Challenge: “Strachan Hall never had air conditioning. We had to find a way to cool it that didn’t increase energy consumption.”
Solution: “We decided to put in ceiling fans to circulate the air in the large hall. We shopped around and found some high-volume, low-rpm fans that fit in with the style of the building. The real trick was hiding the wires, but we found a way to bury them behind the walls.”
Challenge: “Kitchens are notorious gobblers of energy. How could we renovate and yet keep energy consumption under control?”
Solution: “We used state-of-the-art lighting. We insisted that every possible appliance carry the Energy Star rating. And since the kitchen needs a supply of fresh air all through the winter, we capture the heat coming off the massive cooking exhaust to warm the incoming air instead of using a separate source of energy to heat it.”

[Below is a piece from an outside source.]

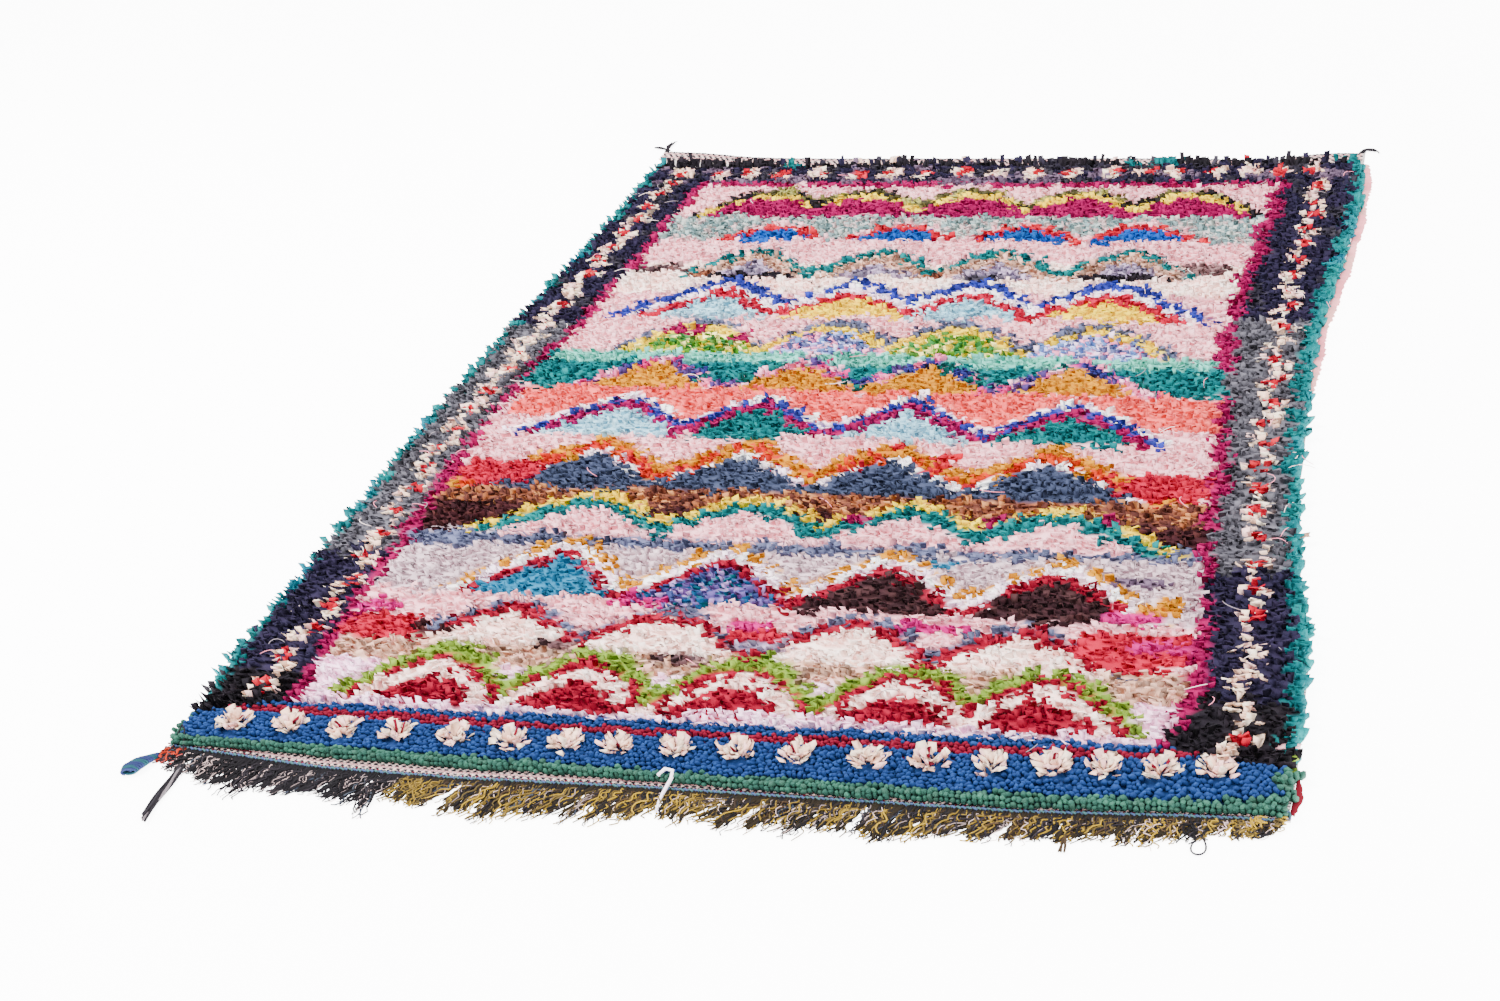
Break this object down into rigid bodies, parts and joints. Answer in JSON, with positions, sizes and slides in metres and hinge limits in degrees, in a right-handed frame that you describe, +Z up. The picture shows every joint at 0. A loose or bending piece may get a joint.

Aside from garnering the College a better eco-conscience, participating in the provincial feed-in tariff program has created a hefty side-benefit for Trinity — cash. Since the solar panels on the roof of the Larkin Building started generating a profit nearly two years ago, 70 students have received scholarships or bursaries totalling $46,300.
HOW THE SUM WAS DIVIDED:
To commuting students demonstrating financial need: 54 Metropass bursaries valued at $700 each. Total: $37,800
To fund academic travel and experiential opportunities, such as research trips or conferences: 12 awards valued at $300-$500 each. Total: $5,500
To one commuting student deeply involved in the College community and another who shows commitment to sustainability issues: 2 awards, each valued at $500. Total: $1,000
HENDERSON’S SWEET ADDITION:
Since local apiarists Peter Kok and Brian Hamlin first installed two beehives on the top of Henderson Tower, more than 200 staff, students and community volunteers have been involved with the project. Though the hives (there are now three) are open from May to September, their main purpose is educational, and harvesting takes place in the last two months. “We don’t make any profit from the hives,” says Seaborn. “But every once in a while, the College is offered a jar of honey, and that’s pretty nice too.”